Today, I would like to explain about two more Antarctic Support Associates (ASA) employees that are working with us on our cruise. Peter Martin and Kevin Bliss are the Electronics Technicians (ETs) aboard the Nathaniel B. Palmer. ETs are responsible for the maintenance and operation of almost any scientific gear that uses electricity. Peter grew up in New Mexico, and graduated from the University of New Mexico in 1975 with a major in Spanish and a minor in Philosophy. He returned to get his teaching license in General Science, Math, and Spanish in 1977. After deciding that he didn't want to remain in teaching, Peter was able to use his hobby of amateur radios to find a job. He worked as a radio operator on ships for seven years; first on merchant ships and then on Lamont-Doherty's oceanographic research vessel, the Maurice Ewing. Eventually, the newer Global Marine Distress and Safety System made radio operators unnecessary on ships, so he had to look for a different job. In June, 1998, he applied for a job with ASA, and was aboard the Nathaniel B. Palmer three weeks later as an Electronics Technician. To Peter, it is a lot of fun to figure out how each piece of equipment works -- how it is made, how it is put together, and how it is operated. If he understands these things from the beginning, it's a lot easier for him to fix them if something goes wrong. Although this is his last cruise as an ASA employee, Peter really enjoys both the diversity of his job and being at sea.

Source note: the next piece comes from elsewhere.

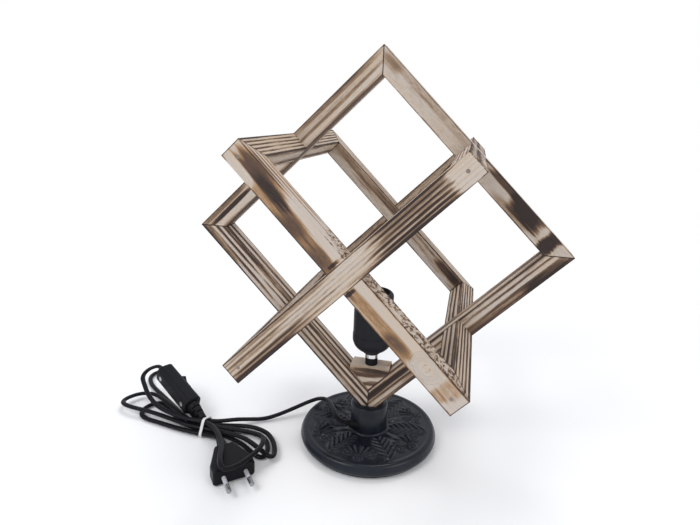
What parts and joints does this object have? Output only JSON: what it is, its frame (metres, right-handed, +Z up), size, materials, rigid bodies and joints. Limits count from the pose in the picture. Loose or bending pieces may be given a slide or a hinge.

Kevin Bliss grew up in Streator, Illinois. Originally, he had assumed that he would become a plumber and join his father's business. Sometime during his junior or senior year of high school, however, he changed his mind and decided that he wanted to go to college. After starting out in Mechanical Engineering at a small private university, Kevin graduated with a B.S. in Physics from Southern Illinois University in 1989. He later accepted a job as an accelerator operator at Fermi Lab, where he worked for two years. Kevin then decided that he wanted to live out west, and he moved to Fort Collins, Colorado. He was a plumber for a short time, but low wages in the area forced him to take a job at National Cash Register. While working at NCR, Kevin had lots of spare time in which he taught himself computer skills. As his skills improved, he sent out resumes . . . and one of them was to ASA. Kevin was hired by ASA in 1994, and has been working for them ever since. He spent three seasons (over 30 total months) at Palmer Station as the science technician, and he's been working on Antarctic research vessels (both the NBP and the Gould) since last July. Kevin really likes the fact that he gets to work with many different pieces of scientific equipment and find out how each one of them works. He also loves the fact that his vacations from this job are in large chunks of time. Kevin enjoys backpacking, rock climbing, and traveling. After we leave the ship, Kevin will be working for one more cruise before his vacation begins. This summer, Kevin hopes to spend some time hiking the Appalachian Trail. So far, he has hiked the portions through Maine and New Hampshire. In order to complete the entire trail, he will need about four more months of hiking. In addition, he is planning to climb Acongaua, the highest peak in the Southern Hemisphere, next January and February.

Yesterday's question was: "What are the aurora australis?" The common name for the aurora australis is the Southern lights. They are like the Northern lights, but they occur in the Southern Hemisphere. As you already know, the Earth has a magnetic field around it. This magnetic field is invisible, but when the solar wind (high-energy parcticles given off by the sun) enters the magnetic field, the energy excites atoms, molecules, and ions in the Earth's upper atmosphere. As these atoms, molecules, and ions return to their lower energy state, spectacular displays of aurora occur. These can be seen near both the North and the South Magnetic Poles. Although lots of different colors can be seen during an auroral display, the main colors usually seen are green, red, purple, and white. Oxygen atoms usually emit the green and red colors, nitrogen gives off the purple hues, and the mixture of green, red, and purple emissions may combine to give a whitish appearance. Although I have been lucky enough to see the aurora borealis (Northern lights) on two separate occasions while I was traveling in the Northern United States, I have never seen the aurora australis. To begin with, our skies have been very cloudy and gray -- we haven't seen the stars either. Most of the scientists who are studying the auroras conduct their research from Amundsen-Scott South Pole Station. At the South Pole, the 9,327 feet elevation, combined with the permanent high pressure system over the continent (making for clear skies), makes an ideal location for a variety astronomical research projects. I'm not even sure if the aurora australis are common or not right now, but you can be sure that I'll write about it if we do see them! For tomorrow, we'll look at another common question that I have seen quite a bit: "What are some of the other birds that you find in Antarctica (besides penguins)? Don't hesitate to write to me if you have any questions . . . I love getting the email!

Kim Giesting

Latitude: 72 degrees 52 minutes South

Longitude: 82 degrees 07 minutes West

Temperature: -2.9 degrees C

Barometer: 969.2 mb

Wind Speed: 16.3 knots

Wind Direction: 114 (from the Southeast)

Sunrise: 06:11

Sunset: 19:13

Peter and Kevin are standing next to the "fish" that they did such a great job of repairing! The "fish" is the instrument that we use to conduct our deep tow side scan sonar surveys. It is towed about two and a half kilometers behind the ship and about 100 meters off the seafloor.

Another great iceberg from "iceberg alley."

Here's a map of Antarctica with the longitude lines marked. You can see our track line around the top of the picture. Sometimes it looks like we go over the land . . . but actually the map shows ice boundaries (and they have moved).